By far, one of the most memorable take aways from DGS is the brilliantly executed DG video interview with children at a playground. Titled “Kids Say the DG’est Things,” take a few minutes and enjoy children’s answers to all things DG!

FAA Reconsiders Laptops in Luggage

September 19th, 2017 by Howard Skolnik

Filed under: DOT/UN, HazMat, Industry News, Safety, Skolnik Newsletter

As a result of recent security measures which involved the potential of prohibiting the carriage of Personal Electronic Devices (PEDs) larger than a cellphone or smartphone in the cabin on flights from certain points of departure into the U.S.; one option was for passengers to place their large PEDs into their checked baggage if they wanted to transport them on these flights. This option would have created an unexpected increase in the number of lithium battery-powered devices in the cargo compartment of passenger aircraft. It was noted that there was little research data available on the behavior, effects and risks associated with PEDs being placed in a passenger’s checked baggage. Except for loose batteries and e-cigarettes in checked baggage, the Federal Aviation Administration (FAA) does not have significant incident data on passenger PEDs in checked baggage. To address the lack of sufficient research data on the behavior and effects of a large number of PEDs placed in the cargo hold on passenger aircraft, the Fire Safety Branch at the FAA Technical Center conducted tests to assess the potential hazards from the carriage of laptop computers and other large PEDs in checked baggage. Included was research to identify possible risk mitigation options. The objectives of the testing were to: 1) Determine the relative effectiveness of the cargo compartment Halon 1301 fire suppression system against the potential fire scenarios involving devices containing lithium batteries now carried as checked baggage; and 2) Determine whether there are potential mitigation options, such as the use of enhanced packaging to contain flames and gas from spreading outside a package.

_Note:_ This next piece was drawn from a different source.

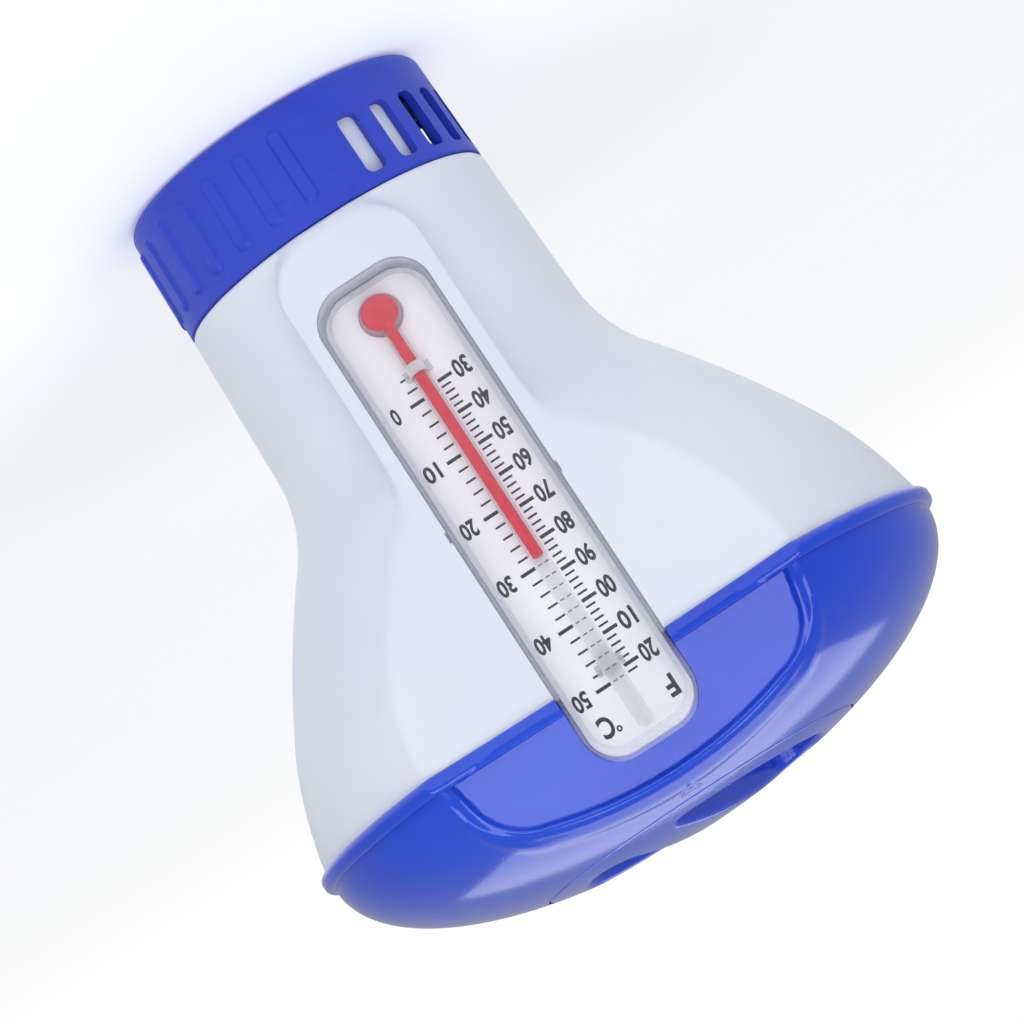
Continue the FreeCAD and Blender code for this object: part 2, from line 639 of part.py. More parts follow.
def cover():
    soft = softened("coverSoft", caseBlock("coverSolid", "0", "0"), "caseEdge", "0")
    whole = fuse("coverWhole", soft, lugBlock("coverLugs", "0", "-caseEdge"))
    inside = lean(raised("coverInside", "XY_Plane", rounded(
        "caseWidth / 2 - coverWall", "coverWall", "caseLength - coverWall", "caseCorner - coverWall",
        "caseCorner - coverWall"), "caseDepth", backwards=True), out="-coverWall")
    return cut("thermometer_cover", whole, inside)


def plateWithHole(name, inset, thick, sink, hole):
    """A plate inside the case with a round hole behind the bulb."""
    plate = raised(name + "Blank", "XY_Plane", rounded(
        f"caseWidth / 2 - ({inset})", inset, f"caseLength - ({inset})", f"caseCorner - ({inset})",
        f"caseCorner - ({inset})"), thick)
    lean(plate, out=sink)
    drill = lean(rod(name + "Drill", hole, "caseDepth"), along="bulbPlace", out="-caseDepth - 1")
    return cut(name, plate, drill)


def upright(thing, along, sink="tubeSink"):
    """Put a piece of revolution with its own Z along the thermometer's scale."""
    y = f"-caseReach - ({along}) * sin(tilt) + ({sink}) * cos(tilt)"
    z = f"caseFoot + ({along}) * cos(tilt) + ({sink}) * sin(tilt)"
    return place(thing, "0", y, z, "tilt", Vector(1, 0, 0))


def bulb(name, less):
    egg = doc.addObject("Part::Ellipsoid", name)
    bind(egg, Radius1=f"bulbRadius - ({less})", Radius2=f"bulbRadius - ({less})",
         Radius3=f"bulbHalfDepth - ({less})")
    egg.Angle1 = -90
    return upright(egg, "bulbPlace")


def glassTube():
    stem = upright(rod("glassStem", "tubeRadius", "tubeHead - bulbPlace"), "bulbPlace")
    tip = doc.addObject("Part::Sphere", "glassTip")
    bind(tip, Radius="tubeRadius")
    upright(tip, "tubeHead")
    bore = upright(rod("glassBore", "boreRadius", "tubeHead - bulbPlace"), "bulbPlace")
    return cut("glass_tube", fuse("glassWhole", stem, tip, bulb("glassBulb", "0")),
               fuse("glassHollow", bore, bulb("glassBulbInside", "glassWall")))


def spirit():
    column = upright(rod("spiritColumn", "boreRadius - 0.02", "spiritHead - bulbPlace"), "bulbPlace")
    return fuse("spirit", column, bulb("spiritBulb", "glassWall + 0.02"))


def tubeClip(name, along):
    """A thin strap over the tube, with two feet on the card."""
    inner = "tubeRadius + 0.03"
    outer = f"{inner} + clipWall"
    card = "caseDepth - plateWall - cardWall - 0.02"
    body = newBody(name)
    pad = body.newObject("PartDesign::Pad", name + "Pad")
    pad.Profile = outline(body, "XY_Plane", [
        ("clipWidth / 2", f"({card}) - tubeSink"),
        ("clipWidth / 2", f"({card}) - tubeSink - clipWall"),
        (outer, f"({card}) - tubeSink - clipWall"),
        (outer, "0", f"-({outer})"),
        ("0", f"-({outer})", f"-({outer})"),
        (f"-({outer})", "0"),
        (f"-({outer})", f"({card}) - tubeSink - clipWall"),
        ("-clipWidth / 2", f"({card}) - tubeSink - clipWall"),
        ("-clipWidth / 2", f"({card}) - tubeSink"),
        (f"-({inner})", f"({card}) - tubeSink"),
        (f"-({inner})", "0", inner),
        ("0", f"-({inner})", inner),
        (inner, "0"),
        (inner, f"({card}) - tubeSink")])
    bind(pad, Length="clipHeight")
    body.Tip = pad
    return upright(body, along)


NODES = {
    "body_shell": bodyShell(),
    "top_dome": topDome(),
    "lid": lid(),
    "lid_seal": lidSeal(),
    "tablet_tube": tabletTube(),
    "foot_seal": footSeal(),
    "dose_ring": doseRing(),
    "thermometer_cover": cover(),
    "thermometer_backplate": plateWithHole(
        "thermometer_backplate", "coverWall + 0.05", "plateWall", "-caseDepth", "bulbRadius + 0.4"),
    "scale_card": plateWithHole(
        "scale_card", "coverWall + 0.1", "cardWall", "-caseDepth + plateWall", "bulbRadius + 0.3"),
    "glass_tube": glassTube(),
    "spirit": spirit(),
    "lower_tube_clip": tubeClip("lower_tube_clip", "lowerClip"),
    "upper_tube_clip": tubeClip("upper_tube_clip", "upperClip"),
}

doc.recompute()
for name, piece in NODES.items():
    piece.Label = name
failed = [item.Name for item in doc.Objects if "Invalid" in item.State or "Error" in item.State]
if failed:
    raise SystemExit(f"these objects failed: {failed}")
for name, piece in NODES.items():
    if piece.Shape.isNull() or not piece.Shape.isValid():
        raise SystemExit(f"{name} has no valid shape")
    print(name, len(piece.Shape.Solids), round(piece.Shape.Volume, 1), piece.Shape.BoundBox)
for name, piece in NODES.items():
    piece.Shape.exportStep(f"parts/{name}.step")
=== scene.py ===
import math

import bmesh
import bpy
import numpy as np
from mathutils import Matrix, Vector


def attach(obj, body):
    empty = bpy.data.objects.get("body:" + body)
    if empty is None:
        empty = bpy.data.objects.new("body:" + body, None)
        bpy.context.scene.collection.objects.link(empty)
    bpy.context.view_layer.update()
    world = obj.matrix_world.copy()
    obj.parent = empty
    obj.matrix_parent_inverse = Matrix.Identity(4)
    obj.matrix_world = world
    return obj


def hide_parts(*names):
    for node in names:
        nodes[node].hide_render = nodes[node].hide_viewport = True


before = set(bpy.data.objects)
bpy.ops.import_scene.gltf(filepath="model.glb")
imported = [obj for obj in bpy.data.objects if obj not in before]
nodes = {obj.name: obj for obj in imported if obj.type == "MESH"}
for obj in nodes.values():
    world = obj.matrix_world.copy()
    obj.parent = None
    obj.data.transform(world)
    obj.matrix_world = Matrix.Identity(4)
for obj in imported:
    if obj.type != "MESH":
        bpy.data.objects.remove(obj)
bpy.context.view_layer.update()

# A pool float with a thermometer in its side, standing on its slotted ring.
# Lengths below are millimetres, and toMetres brings them into the frame.
# Angles around the object start at the front, -Y, and grow towards +X.
toMetres = 0.001
creaseAngle = 40  # edges sharper than this stay crisp
cutReach = 30.0  # how far a cutting tool stands out in front


def smoothStep(low, high, amount):
    t = np.clip((amount - low) / (high - low), 0.0, 1.0)
    return t * t * (3 - 2 * t)


def softMin(first, second, width):
    h = np.clip(0.5 + 0.5 * (second - first) / width, 0.0, 1.0)
    return second * (1 - h) + first * h - width * h * (1 - h)


def softMax(first, second, width):
    return -softMin(-first, -second, width)


def arcPoints(start, end, radius, count):
    # points on the arc from start to end, without the end; a negative radius turns right
    (x0, y0), (x1, y1) = start, end
    chord = math.hypot(x1 - x0, y1 - y0)
    side = math.copysign(1.0, radius)
    reach = math.sqrt(max(radius * radius - chord * chord / 4, 0.0))
    cx = (x0 + x1) / 2 - side * (y1 - y0) / chord * reach
    cy = (y0 + y1) / 2 + side * (x1 - x0) / chord * reach
    a0 = math.atan2(y0 - cy, x0 - cx)
    turn = side * 2 * math.asin(min(chord / 2 / abs(radius), 1.0))
    angles = [a0 + turn * n / count for n in range(count)]
    return [(cx + abs(radius) * math.cos(a), cy + abs(radius) * math.sin(a)) for a in angles]


def linePoints(start, end, count):
    return [(start[0] + (end[0] - start[0]) * n / count,
             start[1] + (end[1] - start[1]) * n / count) for n in range(count)]


def curveThrough(steps):
    # steps are (point, radius or None, count); each says how the curve leaves its point
    points = []
    for (start, radius, count), (end, _, _) in zip(steps, steps[1:]):
        straight = radius is None
        points += linePoints(start, end, count) if straight else arcPoints(start, end, radius, count)
    points.append(steps[-1][0])
    return np.array(points)


def roundedBox(across, up, half, low, high, corner):
    # signed distance to a flat box with round corners, negative inside
    dx = np.abs(across) - (half - corner)
    dy = np.abs(up - (low + high) / 2) - ((high - low) / 2 - corner)
    outside = np.hypot(np.maximum(dx, 0), np.maximum(dy, 0))
    return outside + np.minimum(np.maximum(dx, dy), 0) - corner


def anglesAround(parts):
    # parts are (from, to, step) in degrees and go once around
    steps = []
    for first, last, step in parts:
        count = max(1, round((last - first) / step))
        steps += [first + (last - first) * n / count for n in range(count)]
    return np.radians(np.array(steps))


def newPiece(name, points, faces, smoothAngle=35):
    mesh = bpy.data.meshes.new(name)
    mesh.from_pydata((np.asarray(points, float) * toMetres).tolist(), [], faces)
    mesh.update()
    piece = bpy.data.objects.new(name, mesh)
    bpy.context.scene.collection.objects.link(piece)
    shadeSmooth(piece, smoothAngle)
    return piece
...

The specific tests reflect cargo compartment loading procedures in use by air carriers affected by the security policy. Discussion: The FAA Tech Center has conducted tests utilizing fully charged laptop computers inside suitcases. The suitcases were all soft sided but varied in the density and types of items inside, as well as, the construction of the outer case. A heater was placed against a lithium ion cell in the battery of a laptop to force it into thermal runaway. The results of this test condition yielded the most troubling results. As a result of this, it was concluded that if a PED is packed in a suitcase with permitted hazardous materials and a thermal runaway event occurs, there is the potential for the resulting event to exceed the capabilities of the airplane to cope with it. Although most consumer PEDs (including but not limited to cell phones, smart phones, personal digital assistants (PDA) devices, electronic games, tablets, laptop computers, cameras, camcorders, watches, calculators) containing batteries are allowed in carry-on and checked baggage, the FAA believes that there is a very low frequency of lithium battery-powered devices being voluntarily transported in checked baggage. The FAA’s belief is largely based on the understanding that most passengers prefer keeping their devices on their persons to use, during flight or to prevent loss or theft in transit. With regard to the safety risk posed by PEDs, the ICAO Technical Instructions for the Safe Transport of Dangerous Goods by Air (the Technical Instructions) recommend that these devices be carried in the cabin on the basis that, should a PED initiate a fire, the cabin crew can expeditiously identify the incident, take appropriate firefighting action, and monitor the device for possible re-ignition.